Another 50 Fun Things to Do in an Elevator
See also 60 Funs Things to Do in an Elevator
- Give each passenger a round of applause as they enter or leave.
- Blow spit balls at the ceiling.
- Hum the theme from Mission Impossible with yours eyes darting around the elevator.
- Have a seizure.
- Jump up when the elevator reaches a stop.
- Dress as a clergy member of the opposite sex.
- Offer a bite of your fresh tangerine to everyone coming on board.
- Read a book upside down.
- Make SURE the emergency phone is working.
- Try to purchase an article of clothing from the person next to you.
- Untie one shoe, then tie the other. Repeat.
- Ask someone to take your temperature, then turn around.
- Tell the passengers not to worry. The bomb won't go off for at least another two minutes.
- Eat jello through a straw.
- Ask them what floor they are heading toward, then press the wrong button.
- Scratch yourself.
- Collect an elevator tax.
- Recite poetry in monotone.
- Attempt to hypnotize the other passengers.
- Tell everyone about the hidden rooftop penthouse belonging to the mob.
- Scribble furiously on a notepad while looking at each passenger.
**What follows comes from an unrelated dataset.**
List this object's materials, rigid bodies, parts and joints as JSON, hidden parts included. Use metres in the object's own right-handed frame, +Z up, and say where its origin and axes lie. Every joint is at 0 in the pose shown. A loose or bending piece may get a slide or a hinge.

When they try to look, hide the pad.
- Pray to Budda.
- Lick gummy bears and stick them to things (the walls, the buttons, the passengers, etc.).
- When the doors open, pretend you did it with your mind.
- Ask everyone what they made for their side dish.
- Place police tape (CRIME SCENE DO NOT CROSS) on the inside of the doors.
- Hug yourself.
- Wear complete SCUBA gear, then offer your buddy hose to the other passengers.
- Tap dance.
- Clutch your stomach and gasp.
- Pick your nose.
- Tell everyone about your love life.
- Preach about the end of the world.
- Give each passenger a ticket and remind them that door prize drawing is in half an hour.
- Play dead.
- Offer hitman services.
- Make farm noises.
- Blow your nose without a hanky.
- Walk in circles. Change directions when you hit a passenger.
- Perform the Hamlet soliloquy. When a new passenger enters, start over again.
- Wear a ski mask and carry an axe.
- Greet everyone with a smile and a handshake, then ignore them.
- Play patty-cake with the door.
- Open a lemonade stand.
- Count down from 100,000 out loud.
- Go into extreme detail explaining how you were trapped in an elevator once for two days.
- Wear a Santa suit... in June.
- Hum the theme to Jeopardy.
- Mumble autistically about the possibilities of elevator accidents.
- Hum the theme to Speed.
Subject: Elevator Humor
Date: Thursday, 23 April 1998 0:57
After the first list surfaced, I came up with these in my office.
The only prove I have that they are mine is the fact that I worked for the
government at the time, so what else did I have to do? Enjoy.